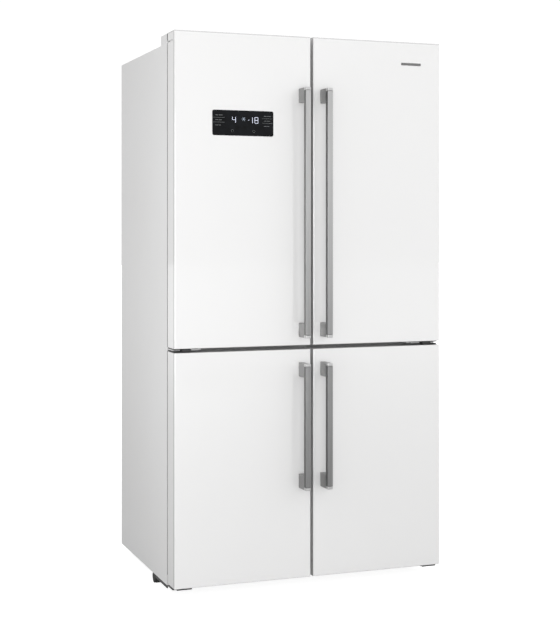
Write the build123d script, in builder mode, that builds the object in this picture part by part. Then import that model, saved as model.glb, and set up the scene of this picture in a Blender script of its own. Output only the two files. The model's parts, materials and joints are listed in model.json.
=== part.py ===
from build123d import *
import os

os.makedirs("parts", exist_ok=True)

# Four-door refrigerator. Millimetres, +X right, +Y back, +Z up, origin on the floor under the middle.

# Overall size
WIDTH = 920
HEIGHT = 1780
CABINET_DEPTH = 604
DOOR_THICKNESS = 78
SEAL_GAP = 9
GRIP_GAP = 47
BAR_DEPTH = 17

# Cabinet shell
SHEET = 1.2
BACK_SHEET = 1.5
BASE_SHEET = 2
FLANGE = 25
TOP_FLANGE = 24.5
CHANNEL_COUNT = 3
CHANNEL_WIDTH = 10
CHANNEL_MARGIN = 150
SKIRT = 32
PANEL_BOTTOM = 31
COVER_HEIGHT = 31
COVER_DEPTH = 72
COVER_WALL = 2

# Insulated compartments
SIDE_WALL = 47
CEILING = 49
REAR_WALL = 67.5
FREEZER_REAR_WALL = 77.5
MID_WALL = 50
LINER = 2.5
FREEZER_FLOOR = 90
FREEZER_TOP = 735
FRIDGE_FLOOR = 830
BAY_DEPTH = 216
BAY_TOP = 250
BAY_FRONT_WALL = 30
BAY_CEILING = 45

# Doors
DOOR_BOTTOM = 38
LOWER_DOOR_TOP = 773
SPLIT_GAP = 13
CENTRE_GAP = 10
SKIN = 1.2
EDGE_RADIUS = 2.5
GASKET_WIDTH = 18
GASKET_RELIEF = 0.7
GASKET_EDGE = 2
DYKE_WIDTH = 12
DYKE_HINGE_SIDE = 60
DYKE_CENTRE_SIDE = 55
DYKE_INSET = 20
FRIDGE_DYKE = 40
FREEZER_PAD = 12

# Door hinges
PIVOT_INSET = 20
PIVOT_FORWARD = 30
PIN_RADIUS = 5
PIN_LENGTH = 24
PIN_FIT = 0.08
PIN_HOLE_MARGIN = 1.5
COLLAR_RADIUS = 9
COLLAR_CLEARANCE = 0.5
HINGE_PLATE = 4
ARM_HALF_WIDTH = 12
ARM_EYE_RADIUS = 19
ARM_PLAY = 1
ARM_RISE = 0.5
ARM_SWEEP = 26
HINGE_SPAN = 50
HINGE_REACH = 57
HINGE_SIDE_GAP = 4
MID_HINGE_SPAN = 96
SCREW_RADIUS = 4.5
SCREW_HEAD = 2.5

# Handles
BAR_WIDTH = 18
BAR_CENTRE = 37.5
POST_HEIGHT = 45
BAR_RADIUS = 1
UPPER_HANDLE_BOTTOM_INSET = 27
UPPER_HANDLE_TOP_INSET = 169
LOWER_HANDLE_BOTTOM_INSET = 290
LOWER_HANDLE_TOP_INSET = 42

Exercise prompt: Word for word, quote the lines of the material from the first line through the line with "# Four-door refrigerator.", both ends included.

Result for this task:
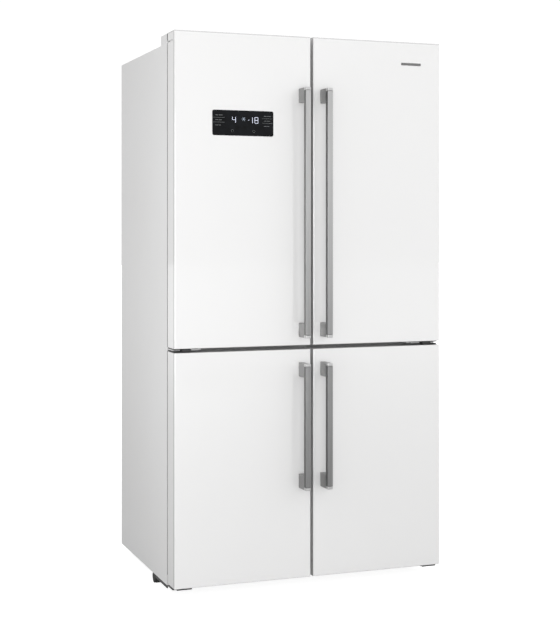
Write the build123d script, in builder mode, that builds the object in this picture part by part. Then import that model, saved as model.glb, and set up the scene of this picture in a Blender script of its own. Output only the two files. The model's parts, materials and joints are listed in model.json.
=== part.py ===
from build123d import *
import os

os.makedirs("parts", exist_ok=True)

# Four-door refrigerator. Millimetres, +X right, +Y back, +Z up, origin on the floor under the middle.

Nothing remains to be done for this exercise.